The tourists from Beijing are expected to arrive in Washington at about 7:44 p.m. local time Tuesday night, where they are expected to meet up with a 79-member group from Shanghai and a group of 90 from south China's Guangdong Province, according to an official of the Beijing Tourism Administration.

"According to the schedule, the Chinese tourists will be warmly greeted by tourist officials and representatives from the American tourist industry on each stop of their U.S. trip. Welcoming activities will be held in their honor," said Liu Lili, head of the tourist agency department of the administration.

Sun Ming, a guide with the group, told Xinhua that the group tourists will be invited to the meeting venue of the ongoing China-U.S. Strategic Economic Dialogue (SED) in Annapolis, Maryland, which is about a 30-minute drive from their first stop in Washington.

The Chinese SED delegation led by Vice Premier Wang Qishan arrived in Washington on Monday.

The SED is significant for the opening of U.S.-bound Chinese tours. It was at the second SED round in May 2007 that the issue of opening the U.S. market to Chinese group tourists was put on the agenda for discussion.

A memorandum of understanding was signed between Chinese and American tourist authorities on Dec. 11, 2007 to facilitate more Chinese travel to the United States.

According to the U.S. Department of Commerce, Chinese visitor arrivals are forecast to reach 579,000 by 2011.

Sun Weiming, an outbound travel manager with the China Youth Travel Service, said that the memorandum and the ongoing SED sent a strong market signal for outbound travel to the United States.

The travel agency has numerous travel applications, although the cost for the 10-day tour is 20,000 yuan (about 2,857 U.S. dollars), double the per-capita annual income in Beijing in 2007.

Major U.S. cities such as New York, Washington, Los Angeles and Philadelphia are on the itinerary, where Chinese tourists will be booked into five-star hotels.
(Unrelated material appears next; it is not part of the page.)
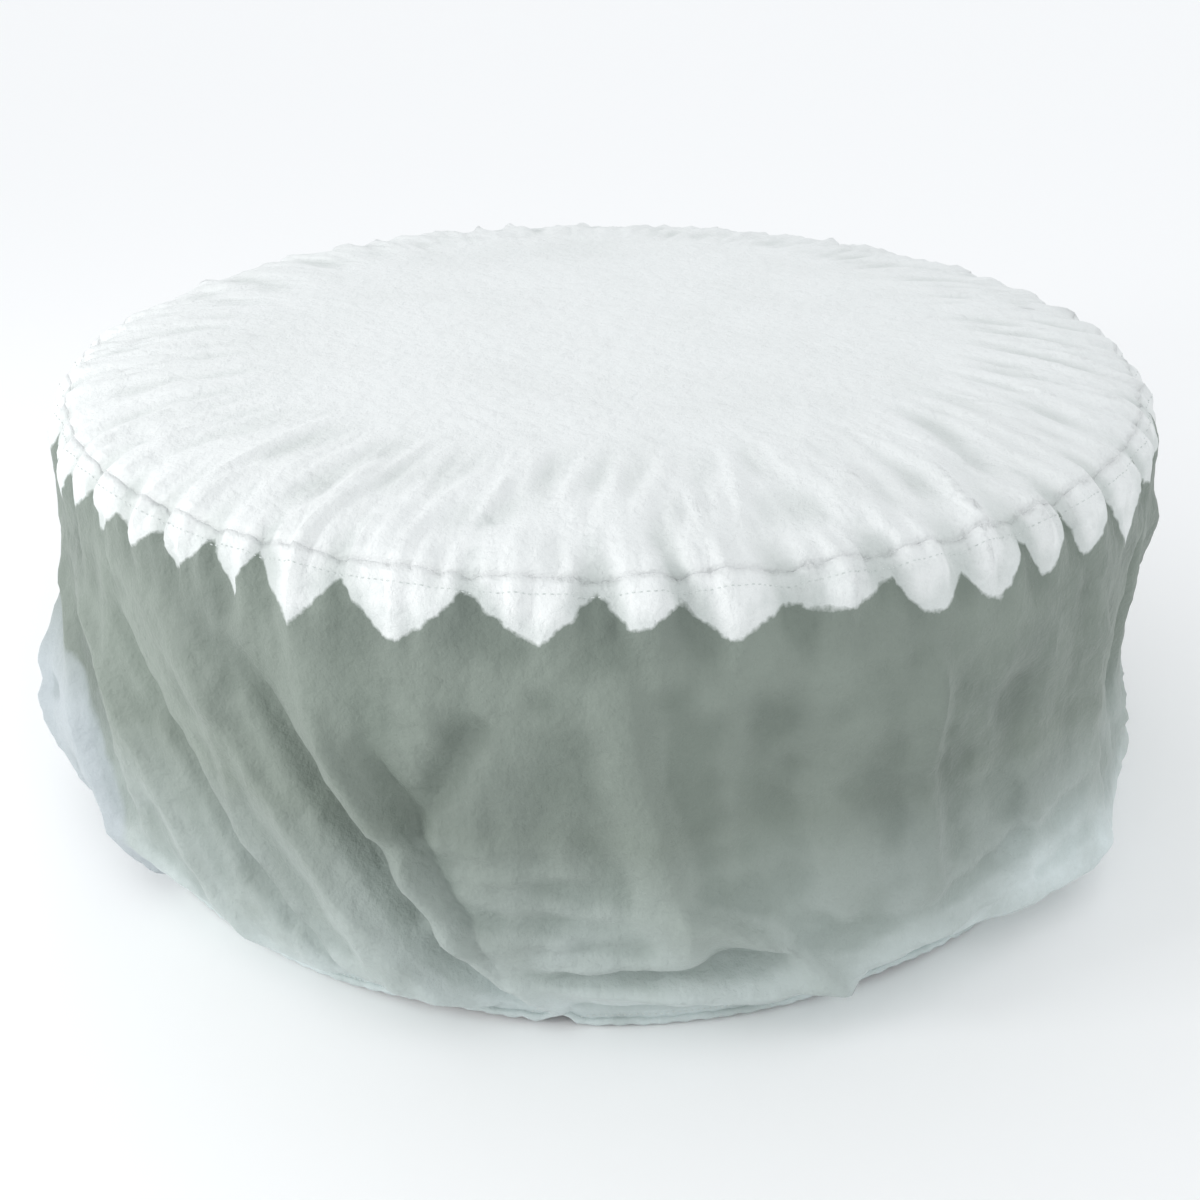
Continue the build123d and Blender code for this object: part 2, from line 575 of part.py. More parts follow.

According to travel agencies in Guangdong, tourists from the south China province would travel to America by way of neighboring Hong Kong, since U.S.-based carrier United Airlines abandoned its planned June launch of direct flights linking the provincial capital of Guangzhou to San Francisco, citing soaring fuel costs.

But the inconvenience did not deter travelers. The first group of 90 from Guangdong was fully booked and more were waiting for future tours.